Virtuelle Realitäten und der Ort des Cyberspace

Auch Gibson entwarf eine Karte, den Cyberspace, die »Virtual Reality«. Dabei ist wesentlich, daß »VR« ein Zeichensystem, eine Repräsentationsform ist. Was Libeskind für Literatur und Architektur problematisierte, gilt entsprechend für VR — nur: Diese Karte kann nicht zerrissen werden. Hier hilft nur, den Netzstecker des Computers zu ziehen: Während des »ARTundCOM«-Vortrags »Erfahrungen aus der Arbeit mit Virtual Reality« am Montag blieb der Videobildschirm zunächst dunkel.
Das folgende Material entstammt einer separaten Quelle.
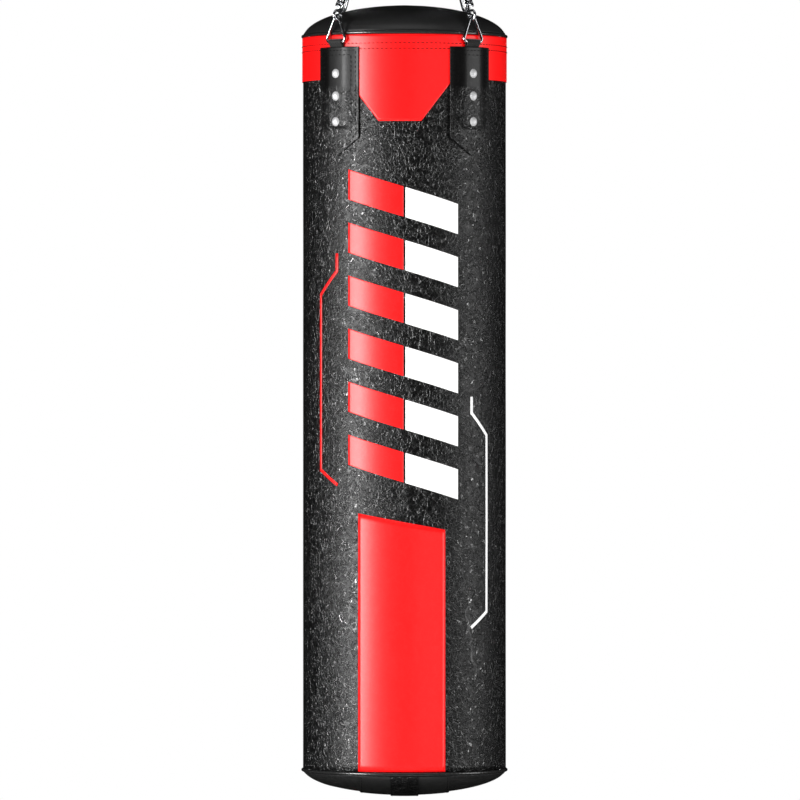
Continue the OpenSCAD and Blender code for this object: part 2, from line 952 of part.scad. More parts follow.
// A flat tab rolled round the slider's bar
module zip_pull() {
    color(steel)
        at_slider()
            translate([slider_bar, 0, 0])
                rotate([0, pull_tilt, 0])
                    difference() {
                        union() {
                            rotate([90, 0, 0])
                                cylinder(r = pull_barrel_r, h = pull_barrel_w, center = true);
                            translate([-pull_t / 2, -pull_barrel_w / 2, -pull_neck])
                                cube([pull_t, pull_barrel_w, pull_neck]);
                            translate([-pull_t / 2, -pull_w / 2, -pull_len])
                                cube([pull_t, pull_w, pull_len - pull_neck + 1]);
                        }
                        rotate([90, 0, 0])
                            cylinder(r = bar_wire_r + pin_gap, h = 2 * pull_barrel_w, center = true);
                        translate([-2, 0, -pull_len + 5])
                            rotate([0, 90, 0])
                                cylinder(r = 2, h = 4);
                    }
}

module one_of_four(name, leg) {
    if (name == "chain") chain(leg);
    if (name == "s_hook") s_hook(leg);
    if (name == "triangle") triangle(leg);
    if (name == "webbing") webbing(leg);
    if (name == "patch") patch(leg);
    if (name == "rivets") rivets(leg);
}

swivel_eye();
swivel_washer();
swivel_nut();
swivel_yoke();
snap_hook();
gate_pin();
snap_gate();
gate_spring();
gate_nose();
gather_ring();
for (name = ["chain", "s_hook", "triangle", "webbing", "patch", "rivets"], leg = [0 : 3])
    one_of_four(name, leg);
rivet_washers();
top_band();
outer_shell();
back_seam_strip();
top_lid();
top_piping();
bottom_cap();
bottom_piping();
bottom_panel();
bottom_strap();
foam_liner();
inner_sack();
filling();
top_pad();
bottom_pad();
zip_tape();
zip_teeth();
zip_stops();
zip_slider();
zip_pull();
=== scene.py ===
"""A hanging heavy punching bag: leather skin over packed textile, on a chain harness with a
snap hook and a swivel."""

from math import pi, radians

import bmesh
import bpy
import numpy as np
from mathutils import Matrix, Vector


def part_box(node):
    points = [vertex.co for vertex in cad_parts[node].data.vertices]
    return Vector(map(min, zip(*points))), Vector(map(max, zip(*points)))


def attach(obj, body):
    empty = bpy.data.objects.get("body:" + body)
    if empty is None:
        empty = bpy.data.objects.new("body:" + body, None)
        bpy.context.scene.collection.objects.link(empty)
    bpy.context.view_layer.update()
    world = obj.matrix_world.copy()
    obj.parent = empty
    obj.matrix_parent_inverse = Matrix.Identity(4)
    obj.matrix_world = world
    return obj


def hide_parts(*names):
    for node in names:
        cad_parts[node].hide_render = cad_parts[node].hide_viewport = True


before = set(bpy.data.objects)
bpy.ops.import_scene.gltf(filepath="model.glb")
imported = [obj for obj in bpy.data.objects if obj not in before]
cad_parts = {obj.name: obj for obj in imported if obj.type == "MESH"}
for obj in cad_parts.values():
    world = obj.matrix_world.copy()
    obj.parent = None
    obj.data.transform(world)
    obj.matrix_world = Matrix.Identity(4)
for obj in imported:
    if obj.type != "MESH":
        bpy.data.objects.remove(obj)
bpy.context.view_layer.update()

MM = 0.001
LEGS = ("front_left", "front_right", "rear_right", "rear_left")


# ---------------------------------------------------------------------------------------------
# Studio. The bag hangs in front of white paper that goes on for ever, over a pale floor.
# One tall soft box stands to the left of the camera and gives the broad upright sheen, and a
# weaker one to the right gives the second. Two wide fills, front and back, light the colours.

shell_low, shell_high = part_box("outer_shell")
lid_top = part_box("top_lid")[1][2]
cap_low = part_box("bottom_cap")[0][2]
RIM_Z = shell_high[2] + 0.2 * MM
BASE_Z = shell_low[2] - 0.2 * MM
SHELL_R = shell_high[0]
LID_H = lid_top - RIM_Z
CAP_H = BASE_Z - cap_low

VIEW_DISTANCE = 11.5
VIEW_WIDTH = 1.2353
VIEW_LEFT = 6.9 * MM
VIEW_UP = 4.8 * MM
SENSOR = 36.0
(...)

»Welchen Ort hat der kybernetische Raum, der Cyberspace? Ist er noch diesseitig oder ist er schon jenseitig; welche Art von Grenzerfahrungen bietet er an?« fragt — falsch — Siegfried Zielinski im Programmheft der Sommerakademie. Die Berliner ARTundCOM, ein »unabhängiges nichtkommerzielles Forschungs- und Entwicklungszentrum für rechnergestütztes Gestalten und Darstellen«, arbeitet als einzige deutsche Organisation mit der VR-Technologie von VPL. Diese Technologie ist extrem teuer, leider kam es niemandem aus dem Publikum in den Sinn danach zu fragen. So blieb es einer »ARTundCOM«-Mitarbeiterin überlassen, im Nebensatz auf die Beteiligung von Daimler Benz zu verweisen. Zumindest in Deutschland also steht die VR- Geschichte unter einem guten Stern.

Was für einen Ort also hat Cyberspace? Es handelt sich um computergenerierte Welten, die im Datensatz dreidimensional sind. Mittels »Eyephone«, »Dataglove« und »Datasuit« kann der User in diese Welten eingespeist werden; d.h., der Rechner positioniert ihn/sie in Relation zu dem umgebenden Datensatz, der sich je nach ARTundCOM-Programm als U-Bahnhof Potsdamer Platz, Nationalgalerie oder Ausstellungsraum in der Akademie der Künste re-präsentiert. VR ist ortlos, utopisch — eben virtuell.

Da geht auch bei Ulrich Weinberg, Pate von ARTundCOM einiges durcheinander, wenn er behauptet, mit VR sei es möglich, ferne Welten (oder via Glasfaserkabel »ferne« VRs) zu bereisen, »wie das Auto« würde »VR die Distanz«, den Raum tilgen. Das aber ist schlicht Nonsens: niemand käme auf die Idee, er/sie wäre als Laserbombe auf irakische Bunker gestürzt, nur weil mensch im TV die Bilder vor Augen hatte. O-o- oder?

Ist VR nun diesseitig oder schon jenseitig? Die Fragestellung verwischt, daß Cyberspace ein Zeichensystem ist. Sind dann die von Mathematik, Sprache, Geometrie beschriebenen Welten diesseitig oder jenseitig? Nun wird von ARTundCOM der Hoffnung Ausdruck verliehen, es sei möglich, mittels VR die repräsentative Ebene zu verlassen, zu überschreiten. Gleich Springteufelchen in der Box sollen in das Programm eingebaute Logarithmen dem User überraschende — interaktive — Erfahrungen ermöglichen, es wird vom Abtauchen in der Mandelbrot-Menge visioniert, vom Wandern in der Unendlichkeit der Fraktale. Das klingt gut. Und wenn in Zukunft nicht nur das Sehen mittels Simulationen stimuliert werden kann, sondern auch die anderen Sinne, dann wird das restlos entfremdete »Neue Fleisch« wohl in der Tat von »Erfahrungen« sprechen. Und mögliche Interessenkonflikte zwischen Kunst und Kapital werden einer Vergangenheit angehören, die es nie gegeben hat. R. Stoert

Die Sommerakademie in der Akademie der Künste am Hanseatenweg läuft noch bis 19. Juli. Zu einzelnen Veranstaltungen siehe Tagesprogramm.